Marketing for Feldenkrais Practitioners — the complete guide.
You trained for years. You can feel the moment a lesson lands — the breath that drops, the shoulder that finally lets go. And yet there are gaps in the calendar, and the people who would benefit most have never heard your name.
This is the quiet problem of skilled practitioners everywhere: the work is excellent, the visibility isn't. This guide is the map. It shows how a Feldenkrais practice becomes findable and chosen — without turning quiet, attentive work into loud advertising. Each section points to a deeper guide as we publish them.
The problem is rarely your skill
More people than ever are looking for what you do. Chronic pain, relentless stress, screen-bound bodies — the demand for thoughtful, body-based work is rising. But most practitioners stay invisible: buried beneath generic wellness pages, found only by those who already know the word "Feldenkrais".

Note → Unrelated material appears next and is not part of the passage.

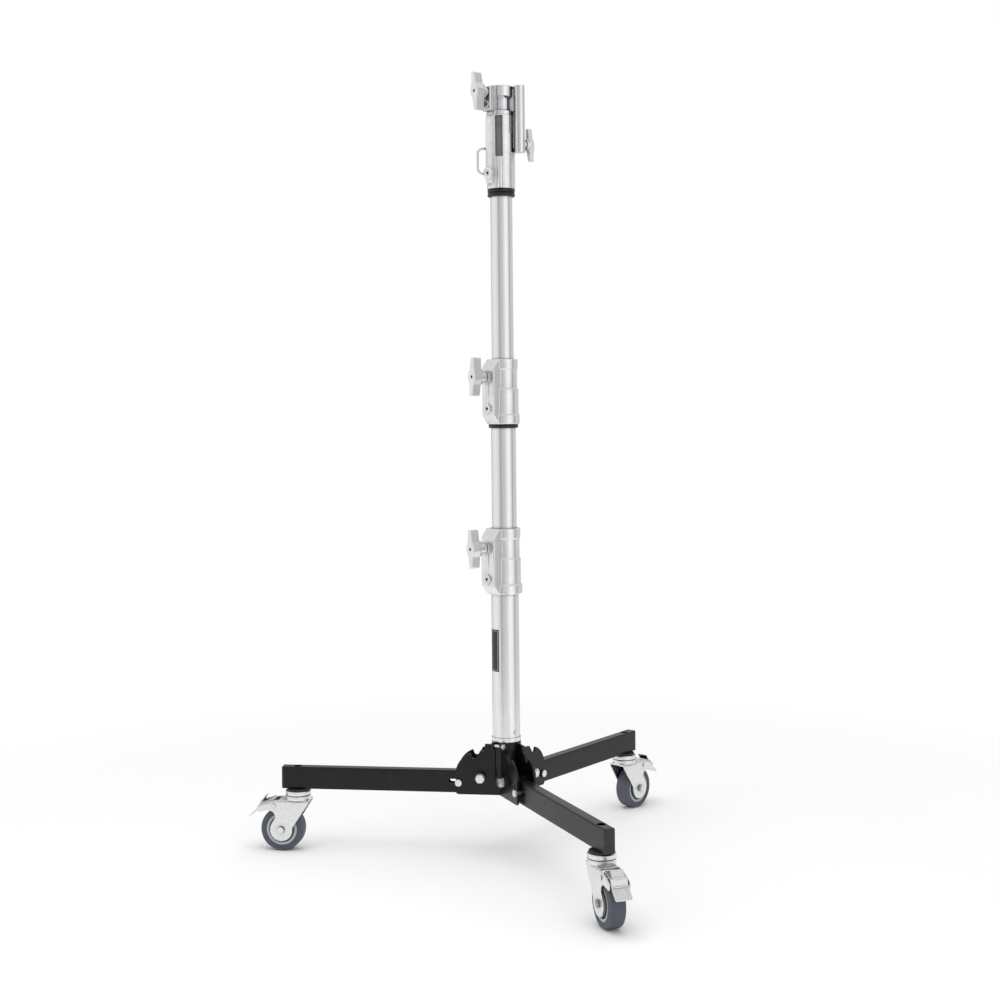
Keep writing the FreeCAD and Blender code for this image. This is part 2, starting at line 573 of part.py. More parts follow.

Word of mouth carries many practices, and it is precious. But it has a ceiling. It is slow, unpredictable, and outside your control — the month you are quietest is rarely the month a referral arrives. Visibility is simply word of mouth that keeps working when no one is talking.
Begin with positioning, not promotion
The hardest part of marketing Feldenkrais is that most people don't know what it is. They confuse it with yoga, with physiotherapy, with massage. So the instinct is to explain the method — and that is exactly where attention is lost.
The shift is simple: stop marketing the method, start naming the problem you solve. Not "somatic movement re-education", but "the back pain that returns after every treatment". People don't search for a method. They search for a way out of something. When your words meet that search, you become the obvious answer.
Deeper guide coming: positioning Feldenkrais so people understand it in five seconds.
Your website is the first lesson
Long before someone speaks to you, your website is speaking for you. It should feel the way a good lesson feels: calm, clear, unhurried, trustworthy. In a few seconds it must answer one question — "is this for me?" — and offer one quiet next step.
Deeper guide: does a Feldenkrais practitioner need a website?
Be found where people are already looking
Most new clients won't find you through clever campaigns. They'll type their town and their problem into Google — "back pain [your city]", "Feldenkrais [your city]" — and choose from what appears. A complete Google Business Profile and a few local SEO basics put you in that moment. Done properly once, it keeps working.
Deeper guide: local SEO for Feldenkrais & somatic practitioners
Make referrals deliberate
Referrals shouldn't be left to chance. A practice that asks at the right moment, and gives clients the words to describe what you do, turns satisfied clients into a steady, gentle source of new ones.
Deeper guide coming: building a referral engine.
Trust before persuasion
A handful of honest, useful pieces — written in your own voice — do more than constant posting. They let a stranger feel how you think before they ever book. Quality and honesty, not volume.
Visibility that matches the method
You don't need to become a marketer, and you don't need to be loud. You need to be consistent, clear, and true to the work. A quiet rhythm beats occasional bursts. The aim is a presence that feels continuous with the way you teach — so that being found feels like an extension of the work, not a departure from it.